GC53D-04:
Toward a Simple Probabilistic GCM Emulator for Integrated Assessment of Climate Change Impacts

Friday, 19 December 2014: 2:25 PM
Ian Sue Wing1, Claudia Tebaldi2, Douglas W Nychka3 and Jordan Winkler1, (1)Boston University, Boston, MA, United States, (2)Climate Central, Princeton, NJ, United States, (3)NCAR, Boulder, CO, United States
Abstract:
Climate emulators can bridge spatial scales in integrated assessment in ways that allow us to take advantage of the evolving understanding of the impacts of climate change. The spatial scales at which climate impacts occur are much finer than those of the “damage functions” in integrated assessment models (IAMs), which incorporate reduced form climate models to project changes in global mean temperature, and estimate aggregate damages directly from that. Advancing the state of IA modeling requires methods to generate—in a flexible and computationally efficient manner—future changes in climate variables at the geographic scales at which individual impact endpoints can be resolved.

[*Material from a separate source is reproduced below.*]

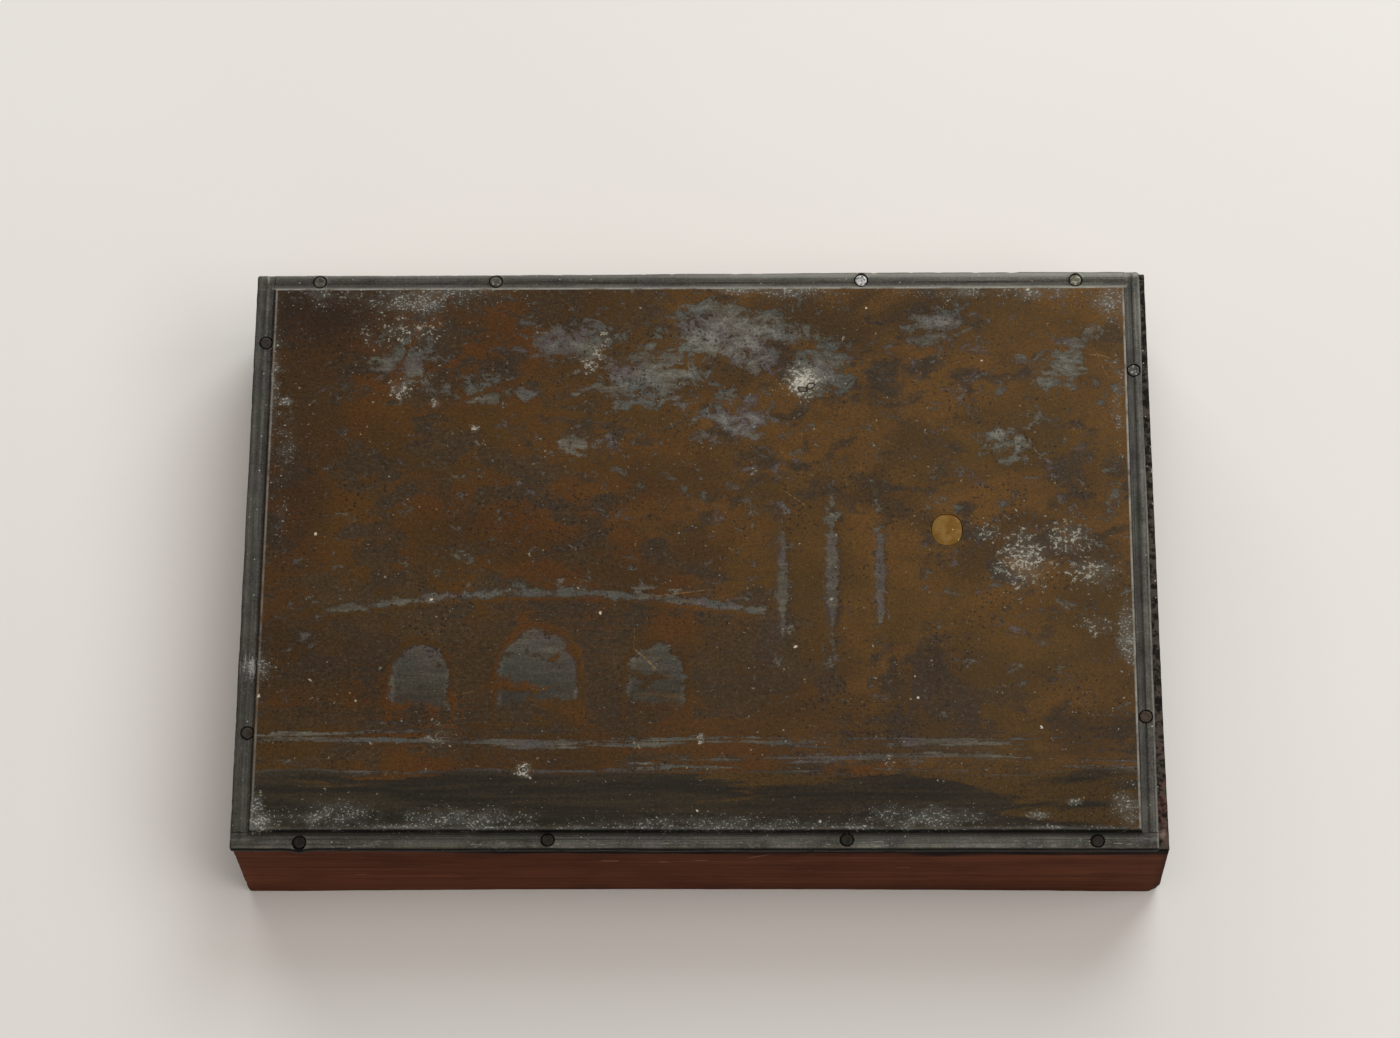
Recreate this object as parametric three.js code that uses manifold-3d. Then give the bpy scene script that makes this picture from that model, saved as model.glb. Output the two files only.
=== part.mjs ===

The state of the art uses outputs of global climate models (GCMs) forced by warming scenarios to drive impact calculations. However, downstream integrated assessments are perforce “locked-in" to the particular GCM x warming scenario combinations that generated the meteorological fields of interest—it is not possible assess risk due to the absence of probabilities over warming scenarios or model uncertainty. The availability of reduced-form models which can efficiently simulate the envelope of the response of multiple GCMs to a given amount of warming provides us with capability to create probabilistic projections of fine-scale of meteorological changes conditional on global mean temperature change to drive impact calculations in ways that permit risk assessments.

This presentation documents a prototype probabilistic climate emulator for use as a GCM diagnostic tool and a driver of climate change impact assessments. We use a regression-based approach to construct multi-model global patterns for changes in temperature and precipitation from the CMIP3 archive. Crucially, regression residuals are used to derive a spatial covariance function of the model- and scenario-dependent deviations from the average pattern. By sampling from this manifold we can rapidly generate many realizations of spatially-coherent fields of temperature and precipitation, conditional on future global mean temperature change. We close by outlining the application of our emulator to characterizing climate change risk to global agriculture.